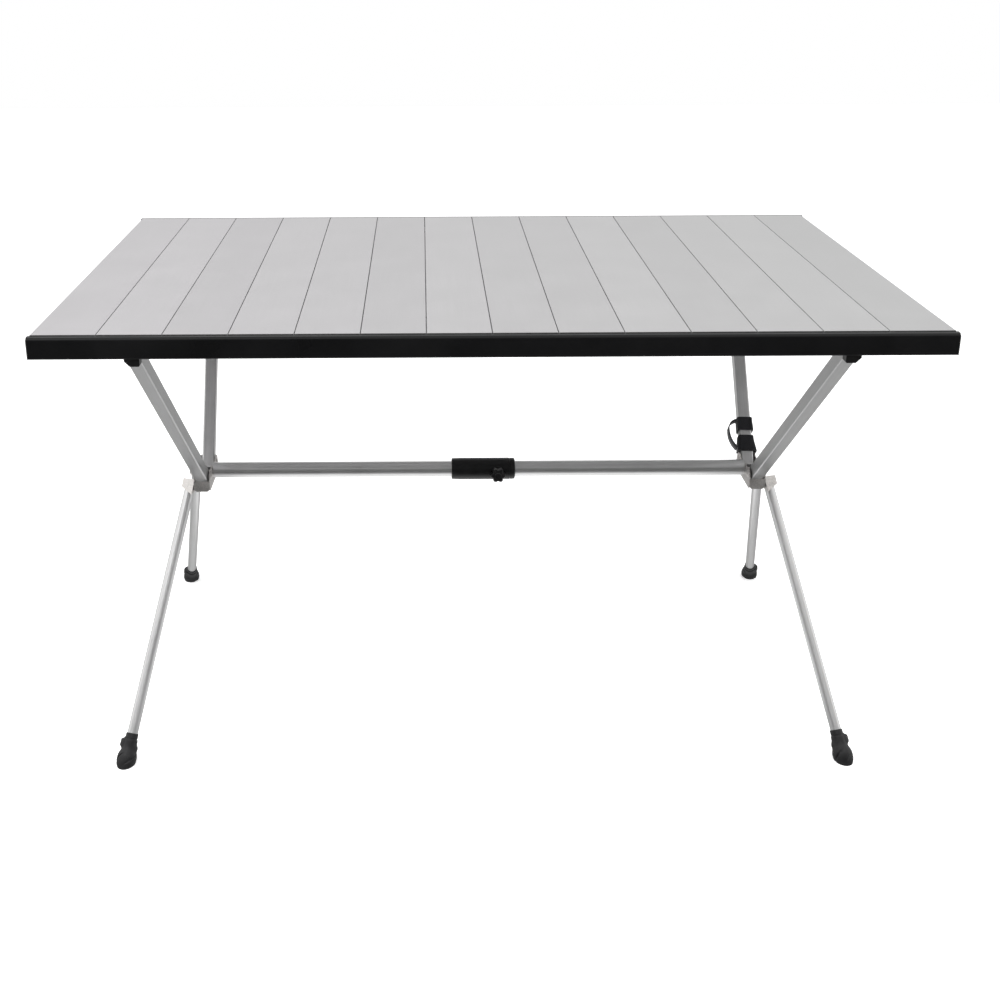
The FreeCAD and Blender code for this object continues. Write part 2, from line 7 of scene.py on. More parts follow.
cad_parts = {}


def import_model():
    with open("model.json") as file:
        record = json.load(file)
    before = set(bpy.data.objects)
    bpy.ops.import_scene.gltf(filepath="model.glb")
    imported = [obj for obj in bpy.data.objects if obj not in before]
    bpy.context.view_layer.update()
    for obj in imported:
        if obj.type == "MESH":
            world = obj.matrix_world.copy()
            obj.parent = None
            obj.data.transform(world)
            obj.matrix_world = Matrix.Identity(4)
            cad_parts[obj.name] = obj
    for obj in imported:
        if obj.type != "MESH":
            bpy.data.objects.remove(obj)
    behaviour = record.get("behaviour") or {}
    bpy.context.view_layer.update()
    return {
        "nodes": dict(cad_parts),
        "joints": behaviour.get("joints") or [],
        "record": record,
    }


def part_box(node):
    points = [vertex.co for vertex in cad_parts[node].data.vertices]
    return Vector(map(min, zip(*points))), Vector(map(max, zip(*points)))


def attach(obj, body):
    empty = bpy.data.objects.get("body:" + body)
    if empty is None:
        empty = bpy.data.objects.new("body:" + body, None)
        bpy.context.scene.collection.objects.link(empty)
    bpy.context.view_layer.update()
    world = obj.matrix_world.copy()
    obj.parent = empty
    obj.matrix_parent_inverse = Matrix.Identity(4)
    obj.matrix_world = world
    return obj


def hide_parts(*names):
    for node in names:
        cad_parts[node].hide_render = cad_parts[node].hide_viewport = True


# A slatted camping table. Everything is in metres, in the frame's own axes: +X along the rails,
# -Y the front, +Z up, with the floor at zero.

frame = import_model()
nodes = frame["nodes"]
joints = {joint["name"]: joint for joint in frame["joints"]}
mounts = {mount["name"]: mount for mount in frame["record"]["mounts"]}

MM = 0.001
CORNERS = [(side, end) for side in ("left", "right") for end in ("front", "rear")]
SLAT_COUNT = sum(name.startswith("slat_") for name in nodes)

# Camera
CAMERA_PLACE = (-0.0908, -1.8388, 1.1912)
CAMERA_PITCH = math.radians(17.71)
CAMERA_ROLL = math.radians(-0.30)
CAMERA_LENS = 44.13
CAMERA_SHIFT = (0.0778, -0.1757)

# Studio. Powers are in watts.
FLOOR_SIZE = 14
FLOOR_GLOW = 0.45
KEY_POWER = 30
SIDE_POWER = 4.5
FLOOR_BOUNCE_POWER = 0.9
FLOOR_WASH_POWER = 60

# The studio's brightness by direction: an axis, where the ramp starts and ends on it, and the
# brightness at both. The first two are multiplied. The others are lower limits.
WORLD_RAMPS = (
    ("Y", -0.80, 0.45, 0.14, 1.0),
    ("Z", -0.30, -0.12, 0.60, 1.0),
    ("Z", 0.25, 0.75, 0.0, 1.0),
    ("Z", -0.95, -0.45, 0.85, 0.0),
)
WORLD_STEPS = ("MULTIPLY", "MAXIMUM", "MAXIMUM")

# Metal tones. The front arms are a darker copy of the rear arms' aluminium: painted shade.
FRONT_ARM_SHADED_TONE = 0.36
REAR_ARM_TONE = 0.46
LEG_TONE = 0.50
CROSSBAR_TONE = 0.54

# Rivets. A leg's rivet has its head on the outer cheek, and its tip comes just through the inner one.
RIVET_HEAD = 1.9 * MM
RIVET_HEAD_RADIUS = 4.8 * MM
RIVET_SHANK_RADIUS = {"arm": 3.0 * MM, "leg": 2.5 * MM}
LEG_RIVET_OUTER = 11.9 * MM
LEG_RIVET_INNER = 10.0 * MM
LEG_RIVET_TIP = 10.4 * MM

# Boots. Heights run up the leg's line from the floor, and half angles are in radians.
GROOVE_COUNT = 4
GROOVE_TWIST = 75
GROOVE_DEPTH = 1.6 * MM
GROOVE_HEIGHT = 9 * MM
GROOVE_HALF_HEIGHT = 14 * MM
TAB_REACH = 4.6 * MM
TAB_HEIGHT = 31 * MM
TAB_HALF_HEIGHT = 10 * MM
TAB_HALF_ANGLE = 0.9
RIB_REACH = 2.2 * MM
RIB_HEIGHT = 25 * MM
RIB_HALF_HEIGHT = 7 * MM
RIB_HALF_ANGLE = 0.8
COLLAR_GROOVE_HEIGHT = 37.6 * MM
COLLAR_GROOVE_HALF = 0.8 * MM
COLLAR_GROOVE_DEPTH = 0.6 * MM

# Knob
KNOB_LOBES = 6
KNOB_ROOT_RADIUS = 5.6 * MM
KNOB_LOBE_DEPTH = 2.6 * MM

# Shock cords
CORD_RADIUS = 1.5 * MM
CORD_PAST_SLAT = 0.3 * MM
CRIMP_RADIUS = 2.6 * MM
CRIMP_LENGTH = 6 * MM

# Tie strap. Lengths without MM are plain millimetres, which tie_strap scales.
STRAP_INNER_HALF = 10.5
STRAP_THICKNESS = 1.2
STRAP_CORNER_POWER = 0.34
STRAP_END_LIFT = 1.25
STRAP_END_INSET = 0.8
LOOP_WIDTH = 19 * MM
LOOP_THICKNESS = 1.5 * MM

# Each turn: its name, its low and high edges up the arm from the pivot, how far its low edge
# spreads and slants, and the angles that its overlapping end covers.
STRAP_TURNS = (
    ("low_turn", 9.6, 37.6, 3.6, 3.2, (-0.9, 2.4)),
    ("high_turn", 46.4, 69.6, 0.5, 0.6, (-2.2, 1.2)),
)

# The loop's line, across and up the arm from the pivot
STRAP_LOOP = (
    (-11.6, 66.0), (-15.5, 65.5), (-22.0, 61.0), (-25.8, 53.0), (-26.0, 43.0),
    (-24.2, 34.0), (-21.0, 26.0), (-17.0, 20.0), (-14.6, 17.0),
)


# ---------------------------------------------------------------- materials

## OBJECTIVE
Write down again the exact lines running from the beginning of the data to the line containing "obj.parent = None", with both ends included.

## THE SOLUTION
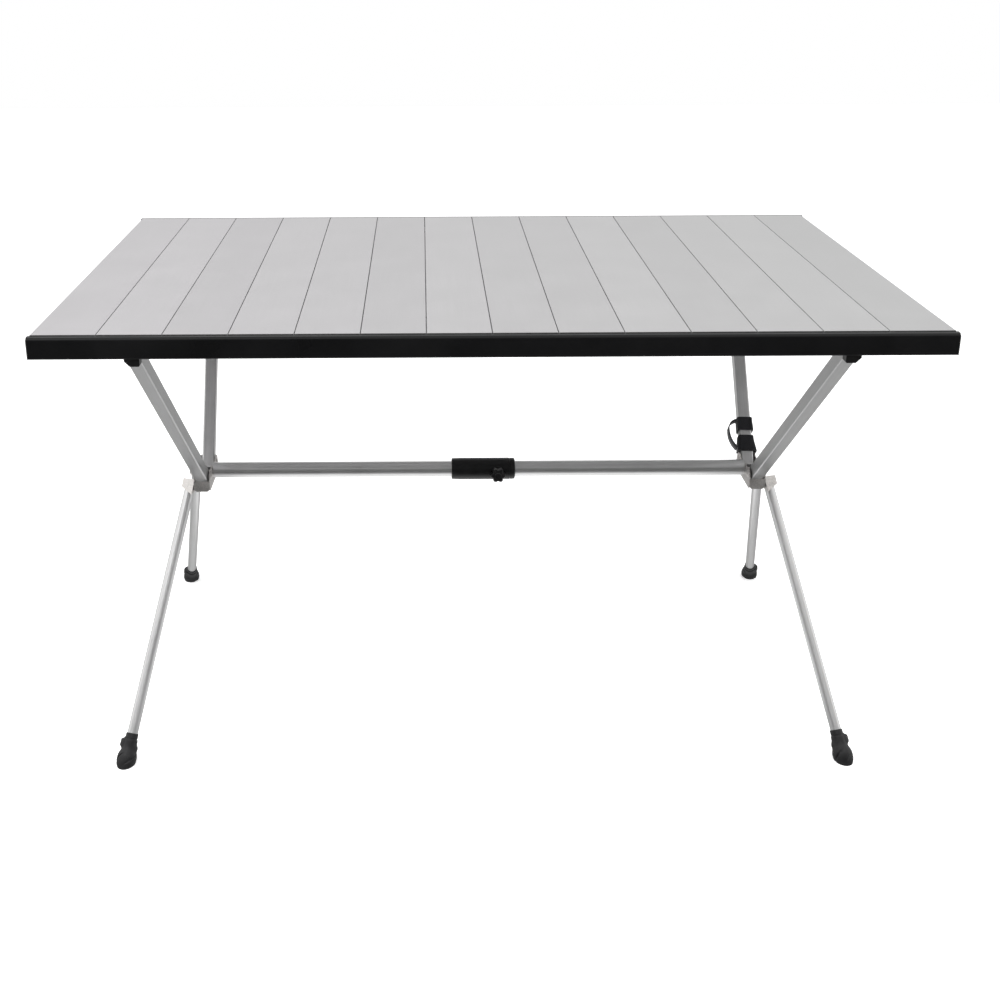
The FreeCAD and Blender code for this object continues. Write part 2, from line 7 of scene.py on. More parts follow.
cad_parts = {}


def import_model():
    with open("model.json") as file:
        record = json.load(file)
    before = set(bpy.data.objects)
    bpy.ops.import_scene.gltf(filepath="model.glb")
    imported = [obj for obj in bpy.data.objects if obj not in before]
    bpy.context.view_layer.update()
    for obj in imported:
        if obj.type == "MESH":
            world = obj.matrix_world.copy()
            obj.parent = None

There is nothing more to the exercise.